[Modeling code records]
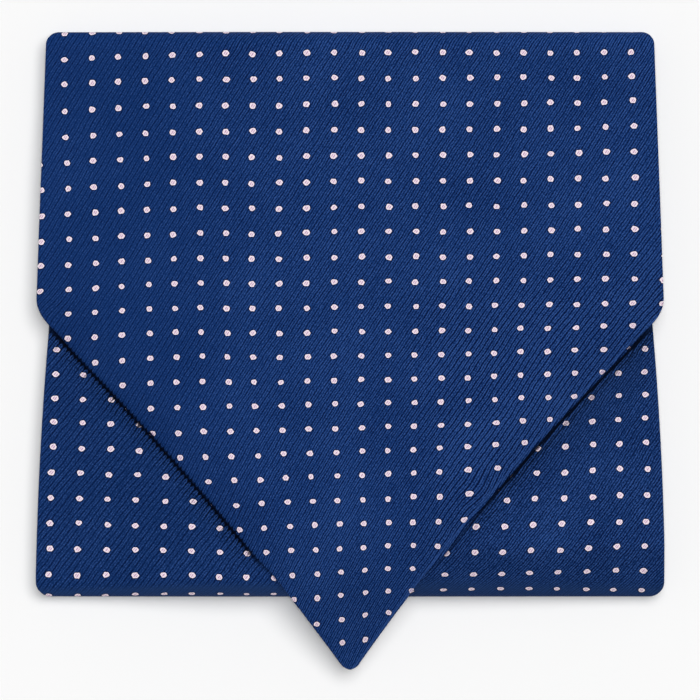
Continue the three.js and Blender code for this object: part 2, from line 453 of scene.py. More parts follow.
def addMesh(name, points, quads, uv):
    # one mesh object from whole arrays, with the cloth's own thread coordinates as its UV map
    mesh = bpy.data.meshes.new(name)
    mesh.vertices.add(len(points))
    mesh.vertices.foreach_set("co", np.ascontiguousarray(points * mm, dtype=np.float32).ravel())
    mesh.loops.add(quads.size)
    mesh.loops.foreach_set("vertex_index", np.ascontiguousarray(quads, dtype=np.int32).ravel())
    mesh.polygons.add(len(quads))
    mesh.polygons.foreach_set("loop_start", np.arange(len(quads), dtype=np.int32) * 4)
    mesh.update(calc_edges=True)
    layer = mesh.uv_layers.new(name="cloth")
    layer.data.foreach_set("uv", np.ascontiguousarray(uv[quads.ravel()], dtype=np.float32).ravel())
    mesh.shade_smooth()
    obj = bpy.data.objects.new(name, mesh)
    bpy.context.scene.collection.objects.link(obj)
    return obj


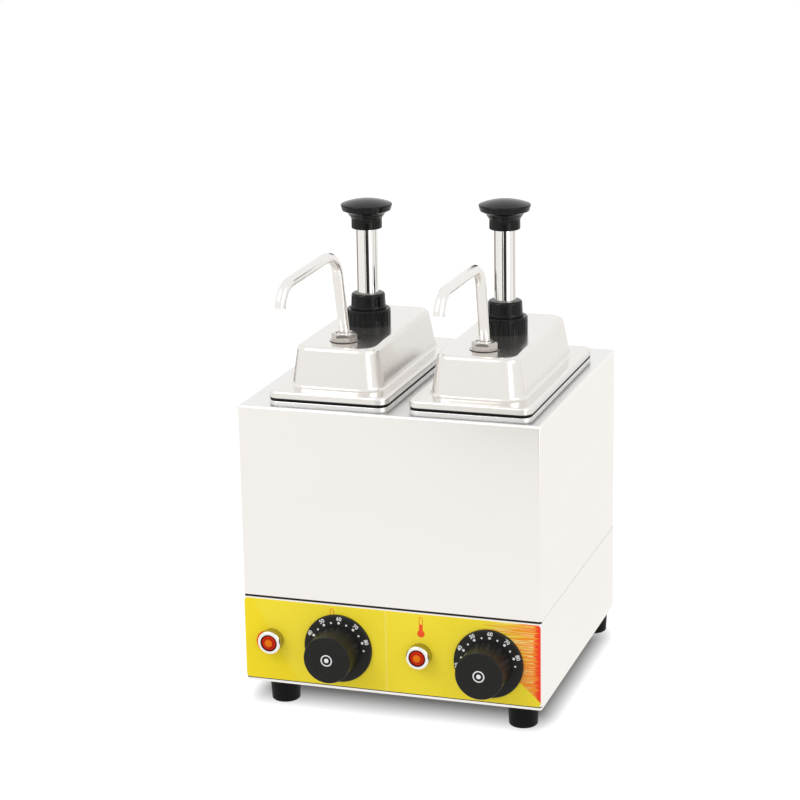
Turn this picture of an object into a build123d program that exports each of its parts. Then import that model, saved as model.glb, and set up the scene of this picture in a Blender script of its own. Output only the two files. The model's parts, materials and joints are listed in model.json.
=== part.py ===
from build123d import *
from math import cos, hypot, radians
import os

# Hot topping warmer: a stainless housing with two hot-water baths side by side, a lift-out
# food pan in each, and on each pan a domed lid that carries a hand pump with a gooseneck
# spout. Millimetres. X is across the front, +Y runs from the front to the back, +Z is up.
# The origin lies on the standing surface, in the middle of the whole object's outline.

# ---- Driving dimensions -------------------------------------------------------------------

# Housing
body_width = 280.0
body_depth = 280.0
body_height = 262.0
base_height = 82.0
seam_gap = 1.5
sheet = 1.0
edge_radius = 2.5
base_flange = 36.0
lip_height = 10.0
lip_overlap = 6.0

# Feet and their bolts
foot_height = 22.0
foot_top_radius = 14.2
foot_bottom_radius = 13.0
front_foot_inset = 26.3
rear_foot_inset = 17.0
feet_offset = 4.8
front_foot_setback = 19.0
rear_foot_setback = 15.0
foot_bore_radius = 5.5
foot_bore_depth = 9.0
foot_bolt_radius = 2.5
foot_bolt_head_radius = 4.6
foot_bolt_head_height = 3.5
foot_nut_height = 4.0
foot_nut_flats = 8.0

# Bottom plate
slot_count = 9
slot_length = 70.0
slot_width = 4.0
slot_pitch = 12.0
plate_screw_radius = 2.0
plate_screw_head_radius = 3.6
plate_screw_head_height = 2.2
plate_screw_length = 8.0

# Wells, pans and lids; every lid, gasket and pan rim has the same outline
left_lid_margin = 23.75
right_lid_margin = 12.75
lid_gap = 19.5
lid_length = 230.0
lid_front_inset = 12.0
lid_corner_radius = 10.0
rim_overlap = 6.0
well_corner_radius = 14.0
bath_depth = 176.0
bath_flange = 8.0
bath_sheet = 1.0
bath_bottom_radius = 6.0
pan_gap = 4.0
pan_draft = 3.0
pan_over_element = 9.0
pan_sheet = 1.0
pan_rim_height = 2.5
pan_bottom_radius = 8.0
gasket_thickness = 2.0
gasket_width = 9.0
gasket_inset = 0.5
lid_sheet = 1.0
flange_height = 7.0
flange_edge_radius = 2.5
dome_rise = 36.9
dome_side_step = 12.5
dome_side_lean = 5.5
dome_foot_front = 17.5
dome_foot_back = 20.5
dome_front_lean = 5.0
dome_back_lean = 9.5
dome_foot_corner = 20.0
dome_top_corner = 16.0
dome_edge_radius = 5.0
dome_foot_fillet = 2.5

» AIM
Give the complete listing a second time, exactly as it reads.

» SOLUTION FOR THIS EXERCISE
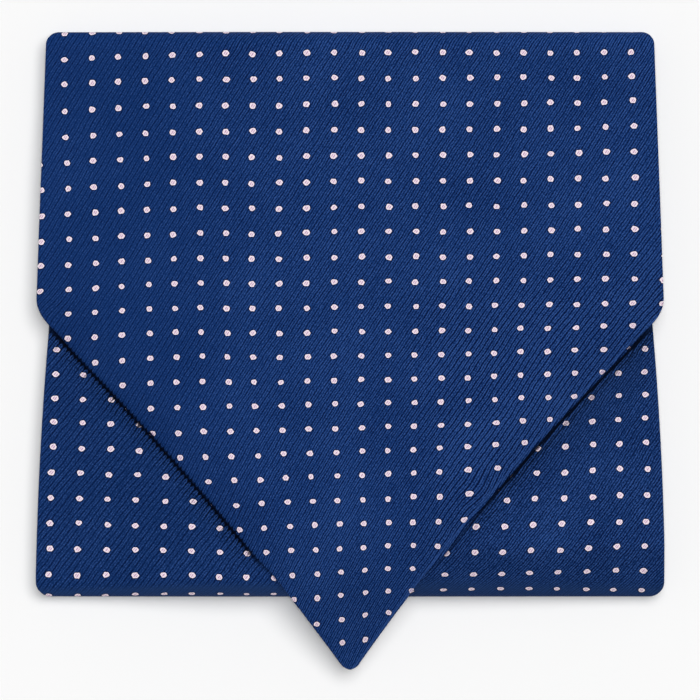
Continue the three.js and Blender code for this object: part 2, from line 453 of scene.py. More parts follow.
def addMesh(name, points, quads, uv):
    # one mesh object from whole arrays, with the cloth's own thread coordinates as its UV map
    mesh = bpy.data.meshes.new(name)
    mesh.vertices.add(len(points))
    mesh.vertices.foreach_set("co", np.ascontiguousarray(points * mm, dtype=np.float32).ravel())
    mesh.loops.add(quads.size)
    mesh.loops.foreach_set("vertex_index", np.ascontiguousarray(quads, dtype=np.int32).ravel())
    mesh.polygons.add(len(quads))
    mesh.polygons.foreach_set("loop_start", np.arange(len(quads), dtype=np.int32) * 4)
    mesh.update(calc_edges=True)
    layer = mesh.uv_layers.new(name="cloth")
    layer.data.foreach_set("uv", np.ascontiguousarray(uv[quads.ravel()], dtype=np.float32).ravel())
    mesh.shade_smooth()
    obj = bpy.data.objects.new(name, mesh)
    bpy.context.scene.collection.objects.link(obj)
    return obj


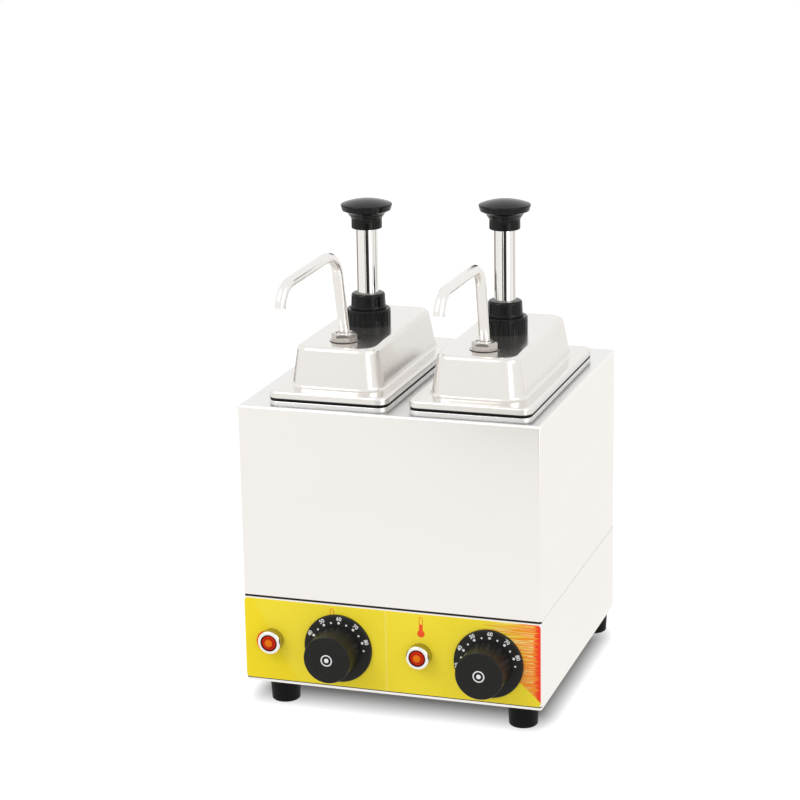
Turn this picture of an object into a build123d program that exports each of its parts. Then import that model, saved as model.glb, and set up the scene of this picture in a Blender script of its own. Output only the two files. The model's parts, materials and joints are listed in model.json.
=== part.py ===
from build123d import *
from math import cos, hypot, radians
import os

# Hot topping warmer: a stainless housing with two hot-water baths side by side, a lift-out
# food pan in each, and on each pan a domed lid that carries a hand pump with a gooseneck
# spout. Millimetres. X is across the front, +Y runs from the front to the back, +Z is up.
# The origin lies on the standing surface, in the middle of the whole object's outline.

# ---- Driving dimensions -------------------------------------------------------------------

# Housing
body_width = 280.0
body_depth = 280.0
body_height = 262.0
base_height = 82.0
seam_gap = 1.5
sheet = 1.0
edge_radius = 2.5
base_flange = 36.0
lip_height = 10.0
lip_overlap = 6.0

# Feet and their bolts
foot_height = 22.0
foot_top_radius = 14.2
foot_bottom_radius = 13.0
front_foot_inset = 26.3
rear_foot_inset = 17.0
feet_offset = 4.8
front_foot_setback = 19.0
rear_foot_setback = 15.0
foot_bore_radius = 5.5
foot_bore_depth = 9.0
foot_bolt_radius = 2.5
foot_bolt_head_radius = 4.6
foot_bolt_head_height = 3.5
foot_nut_height = 4.0
foot_nut_flats = 8.0

# Bottom plate
slot_count = 9
slot_length = 70.0
slot_width = 4.0
slot_pitch = 12.0
plate_screw_radius = 2.0
plate_screw_head_radius = 3.6
plate_screw_head_height = 2.2
plate_screw_length = 8.0

# Wells, pans and lids; every lid, gasket and pan rim has the same outline
left_lid_margin = 23.75
right_lid_margin = 12.75
lid_gap = 19.5
lid_length = 230.0
lid_front_inset = 12.0
lid_corner_radius = 10.0
rim_overlap = 6.0
well_corner_radius = 14.0
bath_depth = 176.0
bath_flange = 8.0
bath_sheet = 1.0
bath_bottom_radius = 6.0
pan_gap = 4.0
pan_draft = 3.0
pan_over_element = 9.0
pan_sheet = 1.0
pan_rim_height = 2.5
pan_bottom_radius = 8.0
gasket_thickness = 2.0
gasket_width = 9.0
gasket_inset = 0.5
lid_sheet = 1.0
flange_height = 7.0
flange_edge_radius = 2.5
dome_rise = 36.9
dome_side_step = 12.5
dome_side_lean = 5.5
dome_foot_front = 17.5
dome_foot_back = 20.5
dome_front_lean = 5.0
dome_back_lean = 9.5
dome_foot_corner = 20.0
dome_top_corner = 16.0
dome_edge_radius = 5.0
dome_foot_fillet = 2.5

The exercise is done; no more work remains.